* [Dataset content]:

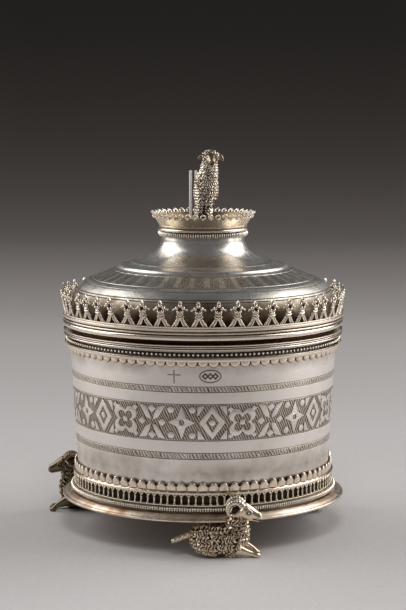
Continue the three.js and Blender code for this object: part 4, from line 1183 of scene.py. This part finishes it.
STAFF_X, STAFF_Y, STAFF_WIDTH, BAR = -5.45, 1.6, 3.3, 1.2
bars = [rod("bar", [(STAFF_X + x, 0, z) for z in (0.3, 10, 19.8)], [0.56] * 3, 14, 0.9)
        for x in (BAR / 2, STAFF_WIDTH - BAR / 2)]
staff_foot = plate("staff_foot", [oblong(STAFF_X, 0, STAFF_X + STAFF_WIDTH, 1.4)], 1.1, 0.2)
staff = joined("lamb_staff_bars", bars + [staff_foot])
staff.data.transform(Matrix.Translation((0, STAFF_Y * MM, up(PLINTH_TOP))))
settle(dress(staff, staff_silver), "lid", "lamb_staff")

# The stud and the nut inside the finial can't be seen and keep the model's own meshes
for hidden in ("finial_stud", "finial_nut"):
    dress(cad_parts[hidden], rim_silver)


# Setting: a table and a low backdrop in one sweep of paper, lamps and a dim grey room
def sweep():
    line = [(-1.6, 0.0), (1.3, 0.0)]
    line += [(1.3 + 0.7 * math.sin(math.radians(a)), 0.7 - 0.7 * math.cos(math.radians(a)))
             for a in range(6, 67, 6)]
    points = [(x, y, TABLE + z) for y, z in line for x in (-3.0, 3.0)]
    faces = [[2 * i, 2 * i + 1, 2 * i + 3, 2 * i + 2] for i in range(len(line) - 1)]
    return new_piece("table_and_backdrop", mesh_from("table_and_backdrop", points, faces, 60))


# The paper's tone, painted light and shade, by its distance behind the object, in metres along the
# sweep:
# brighter far in front, a painted shadow band in front of the object, and painted shade growing
# away from it and up the backdrop
PAINTED_LIGHT_AND_SHADE = [(-0.6, 1.15), (-0.42, 0.5), (-0.24, 0.5), (-0.15, 0.98), (-0.1, 0.98), (0.2, 0.89),
         (0.29, 0.82), (0.4, 0.755), (0.53, 0.70), (0.69, 0.555), (0.9, 0.45), (1.18, 0.375),
         (1.46, 0.27), (1.68, 0.189), (1.876, 0.135), (2.08, 0.099), (2.28, 0.073), (2.48, 0.055),
         (2.675, 0.041), (2.87, 0.035)]
FADES_START, FADES_END = -0.6, 3.0


def paper():
    """Pale paper with painted light and shade: painted brighter at the sides, a painted shadow
    band in front of the object, and painted darker away from the object and up the backdrop.
    """
    material, put, do, span, spot, at = new_finish("Backdrop paper")
    rise = do("MULTIPLY_ADD", do("SUBTRACT", at["Z"], TABLE), 4.0, at["Y"])
    fade = put("ShaderNodeValToRGB", {0: span(rise, FADES_START, FADES_END)})
    stops = fade.color_ramp.elements
    while len(stops) < len(PAINTED_LIGHT_AND_SHADE):
        stops.new(0.5)
    for stop, (where, tone) in zip(stops, PAINTED_LIGHT_AND_SHADE):
        warmth = (1 - min(tone, 1)) ** 2
        stop.position = (where - FADES_START) / (FADES_END - FADES_START)
        stop.color = (tone, tone * (0.95 - 0.16 * warmth), tone * (0.93 - 0.28 * warmth), 1)
    fibre = put("ShaderNodeTexNoise", {"Vector": spot, "Scale": 900.0, "Detail": 3.0}).outputs[0]
    # Painted light: the paper is brighter at the sides.
    painted_side_light = span(do("ABSOLUTE", at["X"]), 0.23, 0.45, 1.0, 1.6)
    tone = do("MULTIPLY", span(fibre, 0.3, 0.7, 0.555, 0.61), painted_side_light)
    colour = put("ShaderNodeVectorMath", {0: fade.outputs[0], "Scale": tone},
                 operation="SCALE").outputs[0]
    shader = put("ShaderNodeBsdfPrincipled", {"Base Color": colour, "Roughness": 0.8})
    put("ShaderNodeOutputMaterial", {"Surface": shader.outputs[0]})
    return material


dress(sweep(), paper())


def soft_box(name, spot, target, width, height, power):
    lamp = bpy.data.lights.new(name, "AREA")
    lamp.shape = "RECTANGLE"
    lamp.size, lamp.size_y, lamp.energy = width, height, power
    holder = bpy.data.objects.new(name, lamp)
    holder.location = spot
    holder.rotation_euler = (Vector(target) - Vector(spot)).to_track_quat("-Z", "Y").to_euler()
    scene.collection.objects.link(holder)
    return holder


soft_box("left_box", (-1.05, 0.32, 0.72), (0, 0, 0.06), 1.35, 1.15, 10.8)
soft_box("right_box", (1.05, 0.28, 0.72), (0, 0, 0.06), 1.35, 1.15, 13.6)
front_box = soft_box("front_box", (0.05, -0.8, 0.95), (0, 0, 0.03), 0.35, 0.35, 4.5)
front_box.visible_glossy = False

world = bpy.data.worlds.new("Studio")
world.use_nodes = True
world.node_tree.nodes.clear()
glow = place(world.node_tree, "ShaderNodeBackground", {
    "Color": (0.5, 0.5, 0.52, 1), "Strength": 0.26})
place(world.node_tree, "ShaderNodeOutputWorld", {"Surface": glow.outputs[0]})
scene.world = world
scene.view_settings.view_transform = "Standard"

camera = bpy.data.cameras.new("camera")
camera.sensor_fit = "VERTICAL"
camera.sensor_height = 24.0
camera.lens = 76.05
camera.clip_start = 0.01
viewer = bpy.data.objects.new("camera", camera)
viewer.location = (0, -0.7535, 0.1636)
viewer.rotation_euler = (math.radians(90 - 6.95), 0, 0)
scene.collection.objects.link(viewer)
scene.camera = viewer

* [Short exercise]:
Repeat the material above in full, quoting it exactly.

* [Answer]:
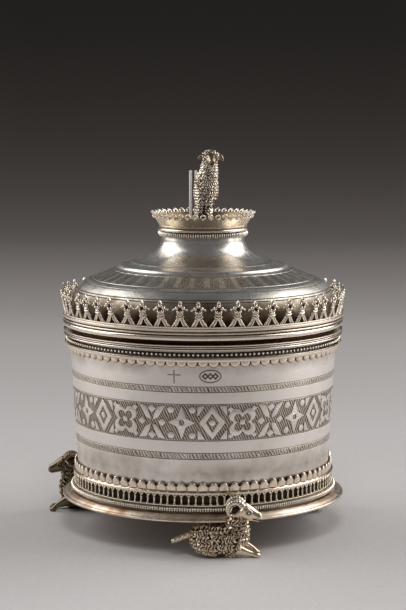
Continue the three.js and Blender code for this object: part 4, from line 1183 of scene.py. This part finishes it.
STAFF_X, STAFF_Y, STAFF_WIDTH, BAR = -5.45, 1.6, 3.3, 1.2
bars = [rod("bar", [(STAFF_X + x, 0, z) for z in (0.3, 10, 19.8)], [0.56] * 3, 14, 0.9)
        for x in (BAR / 2, STAFF_WIDTH - BAR / 2)]
staff_foot = plate("staff_foot", [oblong(STAFF_X, 0, STAFF_X + STAFF_WIDTH, 1.4)], 1.1, 0.2)
staff = joined("lamb_staff_bars", bars + [staff_foot])
staff.data.transform(Matrix.Translation((0, STAFF_Y * MM, up(PLINTH_TOP))))
settle(dress(staff, staff_silver), "lid", "lamb_staff")

# The stud and the nut inside the finial can't be seen and keep the model's own meshes
for hidden in ("finial_stud", "finial_nut"):
    dress(cad_parts[hidden], rim_silver)


# Setting: a table and a low backdrop in one sweep of paper, lamps and a dim grey room
def sweep():
    line = [(-1.6, 0.0), (1.3, 0.0)]
    line += [(1.3 + 0.7 * math.sin(math.radians(a)), 0.7 - 0.7 * math.cos(math.radians(a)))
             for a in range(6, 67, 6)]
    points = [(x, y, TABLE + z) for y, z in line for x in (-3.0, 3.0)]
    faces = [[2 * i, 2 * i + 1, 2 * i + 3, 2 * i + 2] for i in range(len(line) - 1)]
    return new_piece("table_and_backdrop", mesh_from("table_and_backdrop", points, faces, 60))


# The paper's tone, painted light and shade, by its distance behind the object, in metres along the
# sweep:
# brighter far in front, a painted shadow band in front of the object, and painted shade growing
# away from it and up the backdrop
PAINTED_LIGHT_AND_SHADE = [(-0.6, 1.15), (-0.42, 0.5), (-0.24, 0.5), (-0.15, 0.98), (-0.1, 0.98), (0.2, 0.89),
         (0.29, 0.82), (0.4, 0.755), (0.53, 0.70), (0.69, 0.555), (0.9, 0.45), (1.18, 0.375),
         (1.46, 0.27), (1.68, 0.189), (1.876, 0.135), (2.08, 0.099), (2.28, 0.073), (2.48, 0.055),
         (2.675, 0.041), (2.87, 0.035)]
FADES_START, FADES_END = -0.6, 3.0


def paper():
    """Pale paper with painted light and shade: painted brighter at the sides, a painted shadow
    band in front of the object, and painted darker away from the object and up the backdrop.
    """
    material, put, do, span, spot, at = new_finish("Backdrop paper")
    rise = do("MULTIPLY_ADD", do("SUBTRACT", at["Z"], TABLE), 4.0, at["Y"])
    fade = put("ShaderNodeValToRGB", {0: span(rise, FADES_START, FADES_END)})
    stops = fade.color_ramp.elements
    while len(stops) < len(PAINTED_LIGHT_AND_SHADE):
        stops.new(0.5)
    for stop, (where, tone) in zip(stops, PAINTED_LIGHT_AND_SHADE):
        warmth = (1 - min(tone, 1)) ** 2
        stop.position = (where - FADES_START) / (FADES_END - FADES_START)
        stop.color = (tone, tone * (0.95 - 0.16 * warmth), tone * (0.93 - 0.28 * warmth), 1)
    fibre = put("ShaderNodeTexNoise", {"Vector": spot, "Scale": 900.0, "Detail": 3.0}).outputs[0]
    # Painted light: the paper is brighter at the sides.
    painted_side_light = span(do("ABSOLUTE", at["X"]), 0.23, 0.45, 1.0, 1.6)
    tone = do("MULTIPLY", span(fibre, 0.3, 0.7, 0.555, 0.61), painted_side_light)
    colour = put("ShaderNodeVectorMath", {0: fade.outputs[0], "Scale": tone},
                 operation="SCALE").outputs[0]
    shader = put("ShaderNodeBsdfPrincipled", {"Base Color": colour, "Roughness": 0.8})
    put("ShaderNodeOutputMaterial", {"Surface": shader.outputs[0]})
    return material


dress(sweep(), paper())


def soft_box(name, spot, target, width, height, power):
    lamp = bpy.data.lights.new(name, "AREA")
    lamp.shape = "RECTANGLE"
    lamp.size, lamp.size_y, lamp.energy = width, height, power
    holder = bpy.data.objects.new(name, lamp)
    holder.location = spot
    holder.rotation_euler = (Vector(target) - Vector(spot)).to_track_quat("-Z", "Y").to_euler()
    scene.collection.objects.link(holder)
    return holder


soft_box("left_box", (-1.05, 0.32, 0.72), (0, 0, 0.06), 1.35, 1.15, 10.8)
soft_box("right_box", (1.05, 0.28, 0.72), (0, 0, 0.06), 1.35, 1.15, 13.6)
front_box = soft_box("front_box", (0.05, -0.8, 0.95), (0, 0, 0.03), 0.35, 0.35, 4.5)
front_box.visible_glossy = False

world = bpy.data.worlds.new("Studio")
world.use_nodes = True
world.node_tree.nodes.clear()
glow = place(world.node_tree, "ShaderNodeBackground", {
    "Color": (0.5, 0.5, 0.52, 1), "Strength": 0.26})
place(world.node_tree, "ShaderNodeOutputWorld", {"Surface": glow.outputs[0]})
scene.world = world
scene.view_settings.view_transform = "Standard"

camera = bpy.data.cameras.new("camera")
camera.sensor_fit = "VERTICAL"
camera.sensor_height = 24.0
camera.lens = 76.05
camera.clip_start = 0.01
viewer = bpy.data.objects.new("camera", camera)
viewer.location = (0, -0.7535, 0.1636)
viewer.rotation_euler = (math.radians(90 - 6.95), 0, 0)
scene.collection.objects.link(viewer)
scene.camera = viewer